The Score After Five Projects: Two Happy Anna’s
In the last two years, I have run five student projects. Two of them were very successful and with a happy outcome. The curriculum, business problem, instructors, and students all aligned in a happy ‘Anna Karenina’ sort of way.
Two Annoying Anna’s
Two projects had annoying challenges for me. In one case, the instructor criticized the results even though this team was the only one with a successful project. In another, the curriculum intruded on the business problem. The solution had to be modified to better support the course content. In the end, not a big deal but an example of the curriculum-tail wagging the business problem-dog.
What Happens When Anna Doesn’t Show Up
The final example of a project gone wrong had a ‘sort of’ happy ending but could have been an unmitigated disaster for the students.
Of a team of four students, one individual was not just coasting but was closer to being a parasite on the work of the other three. An eight-month capstone project, it took the team nearly five months to eventually kick this person out. Subsequently, the remaining members produced a satisfactory result. Fortunately, the Program and instructor supported this decision which otherwise could have imperiled the remaining students ability to graduate.
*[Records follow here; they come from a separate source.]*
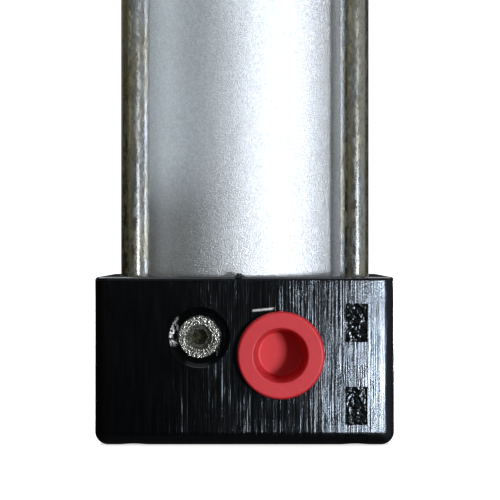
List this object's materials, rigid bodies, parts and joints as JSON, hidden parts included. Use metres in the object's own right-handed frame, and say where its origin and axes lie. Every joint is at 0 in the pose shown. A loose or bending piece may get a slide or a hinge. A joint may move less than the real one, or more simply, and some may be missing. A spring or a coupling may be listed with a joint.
{
  "type": "pneumatic cylinder",
  "caption": "Tie-rod pneumatic cylinder with square end caps, round barrel, plugged side ports, cushion needles and a threaded piston rod.",
  "frame": {"origin": "centre of the rear cap's end face, in the mouth of its centring recess", "axes": "+Z along the piston rod, from the rear cap to the threaded end; both ports face -Y; +X completes the frame"},
  "size_m": [0.05, 0.0517, 0.243],
  "materials": {
    "black_paint": "glossy black paint over a coarsely sanded aluminium casting",
    "anodised_aluminium": "satin, fine-grained clear anodising",
    "zinc_plated_steel": "bright zinc plate with mottled yellowish passivation",
    "guide_steel": "rough turned steel, scuffed",
    "needle_steel": "turned steel with an oily socket",
    "red_plastic": "soft moulded polyethylene, matte",
    "hard_chrome": "ground and hard chromed",
    "seal_rubber": "smooth nitrile rubber",
    "bush_bronze": "sintered bronze",
    "piston_aluminium": "turned aluminium",
    "bonded_ferrite": "dark bonded ferrite",
    "wear_ring_plastic": "filled plastic, off-white"
  },
  "bodies": {
    "housing": {"rear_cap": "black_paint", "front_cap": "black_paint", "barrel": "anodised_aluminium", "tie_rod_port_side_left": "zinc_plated_steel", "tie_rod_port_side_right": "zinc_plated_steel", "tie_rod_back_left": "zinc_plated_steel", "tie_rod_back_right": "zinc_plated_steel", "rear_tie_rod_nuts": "zinc_plated_steel", "front_tie_rod_nuts": "zinc_plated_steel", "rear_barrel_o_ring": "seal_rubber", "front_barrel_o_ring": "seal_rubber", "rear_cushion_seal": "seal_rubber", "front_cushion_seal": "seal_rubber", "rear_needle_guide": "guide_steel", "front_needle_guide": "guide_steel", "rod_bush": "bush_bronze", "rod_wiper_seal": "seal_rubber"},
    "piston_carriage": {"piston_wear_ring": "wear_ring_plastic", "piston_rear_seal": "seal_rubber", "piston_front_seal": "seal_rubber"},
    "piston_rod": {"piston_rod": "hard_chrome", "piston_rear_half": "piston_aluminium", "piston_front_half": "piston_aluminium", "piston_magnet": "bonded_ferrite", "piston_o_ring": "seal_rubber", "rear_cushion_plunger": "piston_aluminium", "front_cushion_sleeve": "piston_aluminium"},
    "lock_nut": {"rod_lock_nut": "zinc_plated_steel"},
    "rear_needle_seal": {"rear_needle_o_ring": "seal_rubber"},
    "rear_needle": {"rear_cushion_needle": "needle_steel"},
    "rear_plug": {"rear_port_plug": "red_plastic"},
    "front_needle_seal": {"front_needle_o_ring": "seal_rubber"},
    "front_needle": {"front_cushion_needle": "needle_steel"},
    "front_plug": {"front_port_plug": "red_plastic"}
  },
  "joints": [
    {"name": "rod_slide", "type": "slide", "parent": "housing", "child": "piston_carriage", "axis": [0, 0, 1], "range_m": [0, 0.1]},
    {"name": "rod_turn", "type": "hinge", "parent": "piston_carriage", "child": "piston_rod", "pos_m": [0, 0, 0.047], "axis": [0, 0, 1], "continuous": true},
    {"name": "lock_nut_turn", "type": "hinge", "parent": "piston_rod", "child": "lock_nut", "pos_m": [0, 0, 0.2241], "axis": [0, 0, 1], "continuous": true},
    {"name": "rear_needle_travel", "type": "slide", "parent": "housing", "child": "rear_needle_seal", "axis": [0, -1, 0], "range_m": [-0.0005, 0.0006]},
    {"name": "rear_needle_turn", "type": "hinge", "parent": "rear_needle_seal", "child": "rear_needle", "pos_m": [-0.0075, -0.025, 0.018], "axis": [0, -1, 0], "range_deg": [-362, 434]},
    {"name": "front_needle_travel", "type": "slide", "parent": "housing", "child": "front_needle_seal", "axis": [0, -1, 0], "range_m": [-0.0005, 0.0006]},
    {"name": "front_needle_turn", "type": "hinge", "parent": "front_needle_seal", "child": "front_needle", "pos_m": [-0.0075, -0.025, 0.176], "axis": [0, -1, 0], "range_deg": [-362, 434]},
    {"name": "rear_plug_pull", "type": "slide", "parent": "housing", "child": "rear_plug", "axis": [0, -1, 0], "range_m": [0, 0.05]},
    {"name": "front_plug_pull", "type": "slide", "parent": "housing", "child": "front_plug", "axis": [0, -1, 0], "range_m": [0, 0.05]}
  ],
  "couplings": [
    {"joint": "rear_needle_turn", "follows": "rear_needle_travel", "rad_per_m": 12566},
    {"joint": "front_needle_turn", "follows": "front_needle_travel", "rad_per_m": 12566}
  ]
}
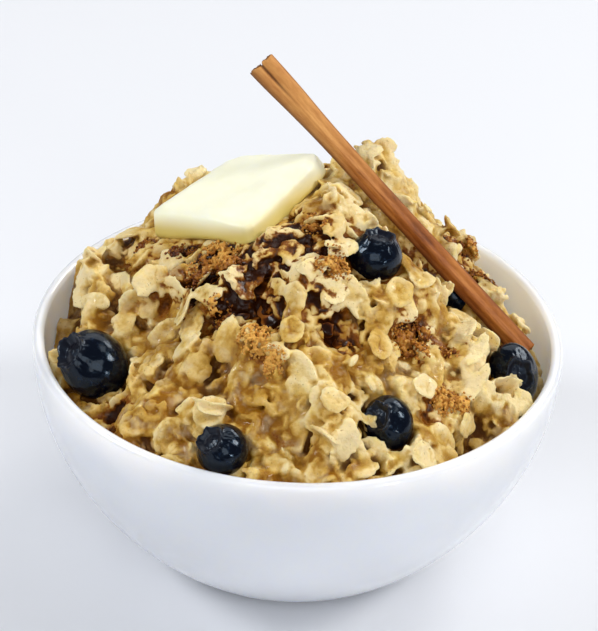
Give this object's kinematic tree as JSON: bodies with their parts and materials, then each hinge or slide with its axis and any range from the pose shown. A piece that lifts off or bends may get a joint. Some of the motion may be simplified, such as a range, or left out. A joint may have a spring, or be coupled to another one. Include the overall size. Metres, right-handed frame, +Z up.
{
  "type": "bowl of porridge",
  "caption": "Round white bowl heaped high with oat porridge, brown sugar, butter, blueberries and a cinnamon stick.",
  "frame": {"origin": "middle of the bowl's foot, at the level it stands on", "axes": "+Z up out of the bowl; -Y the front, where the heap slopes down to the rim; +X right, where the cinnamon stick's lower end is"},
  "size_m": [0.14, 0.14, 0.1252],
  "materials": {
    "white_glaze": "gloss",
    "porridge": "moist",
    "butter": "satin",
    "cinnamon_bark": "matte",
    "blueberry_skin": "wet gloss"
  },
  "bodies": {
    "root": {"bowl": "white_glaze", "porridge_heap": "porridge", "butter_pat": "butter", "cinnamon_stick": "cinnamon_bark", "blueberry_1": "blueberry_skin", "blueberry_2": "blueberry_skin", "blueberry_3": "blueberry_skin", "blueberry_4": "blueberry_skin", "blueberry_5": "blueberry_skin", "blueberry_6": "blueberry_skin"}
  },
  "joints": []
}
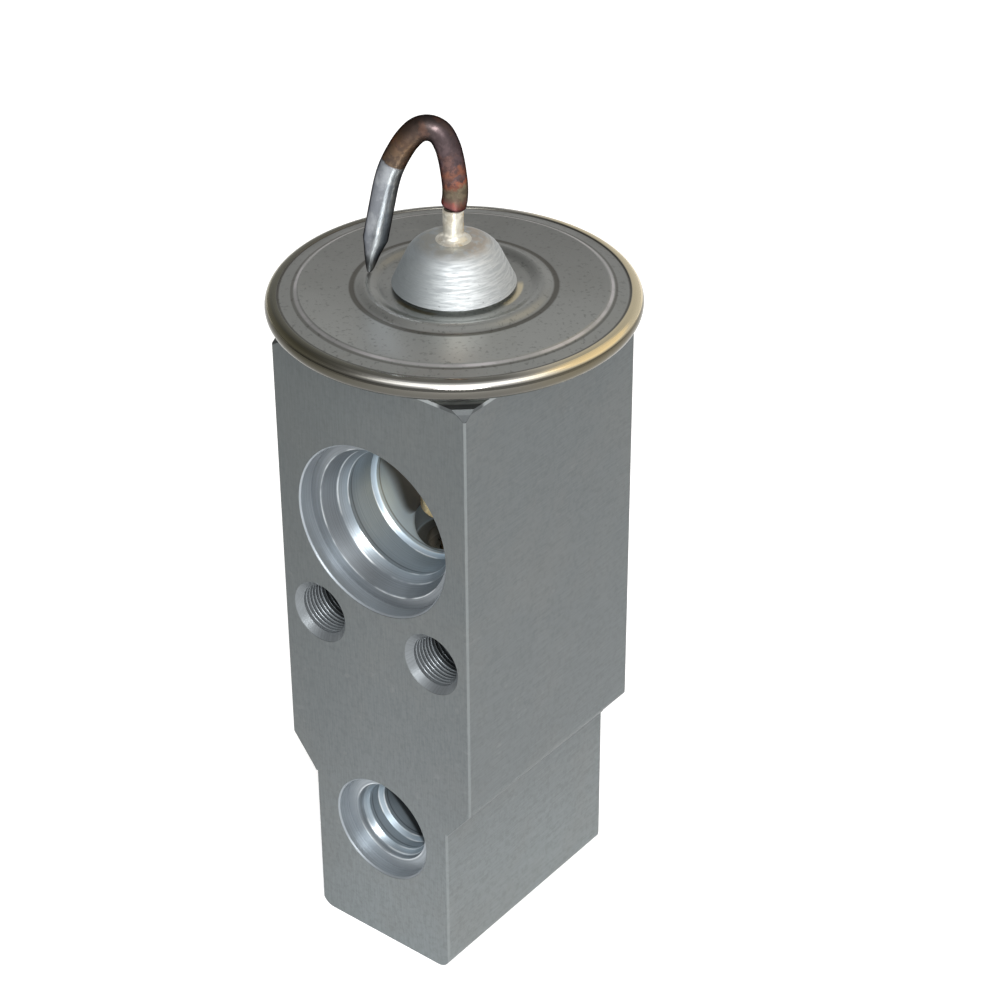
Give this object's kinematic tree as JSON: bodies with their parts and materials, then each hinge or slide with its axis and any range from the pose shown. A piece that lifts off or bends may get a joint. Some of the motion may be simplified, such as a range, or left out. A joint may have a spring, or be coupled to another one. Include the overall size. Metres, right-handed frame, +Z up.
{
  "type": "expansion valve",
  "caption": "Block-type expansion valve with stepped ports in front and back, a round power head on top and a bent, pinched charge tube.",
  "frame": {"origin": "middle of the foot's lower face, under the power head's centre", "axes": "+Z up along the power head's axis, -Y out of the front port face, +X to the right seen from the front"},
  "size_m": [0.04, 0.04, 0.0997],
  "materials": {
    "block_alloy": "extruded and sawn aluminium, satin grey with bright machined ports",
    "cover_steel": "pressed stainless sheet, satin, polished rolled rim",
    "hub_steel": "turned and brushed steel",
    "copper": "oxidised copper tube, tinned pinched end",
    "solder": "tin solder",
    "base_steel": "pressed stainless sheet",
    "diaphragm_steel": "thin bright stainless sheet",
    "stop_steel": "turned steel",
    "seal_rubber": "black rubber",
    "rod_brass": "turned yellow metal",
    "pin_steel": "plain steel",
    "seat_steel": "turned stainless steel",
    "ball_steel": "polished steel ball",
    "carrier_brass": "turned brass",
    "spring_steel": "drawn spring steel",
    "screw_brass": "turned brass"
  },
  "bodies": {
    "valve": {"valve_body": "block_alloy", "power_head_cover": "cover_steel", "charge_hub": "hub_steel", "charge_tube": "copper", "tube_solder": "solder", "power_head_base": "base_steel", "diaphragm": "diaphragm_steel", "power_head_seal": "seal_rubber", "rod_seal": "seal_rubber", "rod_seal_retainer": "pin_steel", "orifice_seat": "seat_steel", "superheat_spring": "spring_steel"},
    "stem": {"diaphragm_stop": "stop_steel", "sensing_rod": "rod_brass", "push_pin": "pin_steel", "valve_ball": "ball_steel", "ball_carrier": "carrier_brass", "steady_ring": "spring_steel"},
    "screw_ring": {"screw_seal": "seal_rubber"},
    "screw": {"adjusting_screw": "screw_brass"}
  },
  "joints": [
    {"name": "stem_slide", "type": "slide", "parent": "valve", "child": "stem", "axis": [0, 0, -1], "range_m": [0, 0.0009], "stiffness_N_per_m": 9500, "springref_m": -0.0016, "deforming": ["superheat_spring"]},
    {"name": "screw_slide", "type": "slide", "parent": "valve", "child": "screw_ring", "axis": [0, 0, 1], "range_m": [-0.001, 0.001], "deforming": ["superheat_spring"]},
    {"name": "screw_turn", "type": "hinge", "parent": "screw_ring", "child": "screw", "pos_m": [0, 0, 0.0045], "axis": [0, 0, 1], "range_deg": [-360, 360]}
  ],
  "couplings": [
    {"joint": "screw_slide", "follows": "screw_turn", "m_per_rad": 0.00015915}
  ]
}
Five Steps to Avoid Anna and Have a Successful Student Project
The key take aways from my most recent experience and thinking about the Seven Successes of a Student Projects are as follows:
- Pick the Right Program. Most organizations have business problems related to mundane things like accounting, legal-issues, technology, etc.
- Ensure the program has courses related to your business problem.
- If absent, ask for such courses to be added or pick a different program/school.
- Pick a Goldilocks Problem. Not too big, too complex, too long, nor too simple.
- Something that the students can realistically complete in the hours and time and skills available.
- When in doubt, err on the side of a smaller problem.
- Evaluate the Students Quickly. Particularly for a single semester project, decide if working the students are worth the bother.
- 99.9% of the time, the students will be a lot of fun and a joy to work with.
- Statistically, if you run enough projects, you will eventually run into the 0.01%.
- Work with the Program and Instructor to remediate the problem or abandon that project.
- Build a Rapport with the Instructor. Make the life of the person teaching the course as easy as possible.
- Help them with enthusiasm for the project component of the curriculum and find ways to demonstrate that what they are teaching has relevance in the real world.
- Have Fun and Enjoy the Enthusiasm. It is impossible for each of the Seven Successes to be perfect for each project.
- Roll with the punches, treat everyone in the process with the respect they deserve, and have fun with the students – they will keep you on your toes!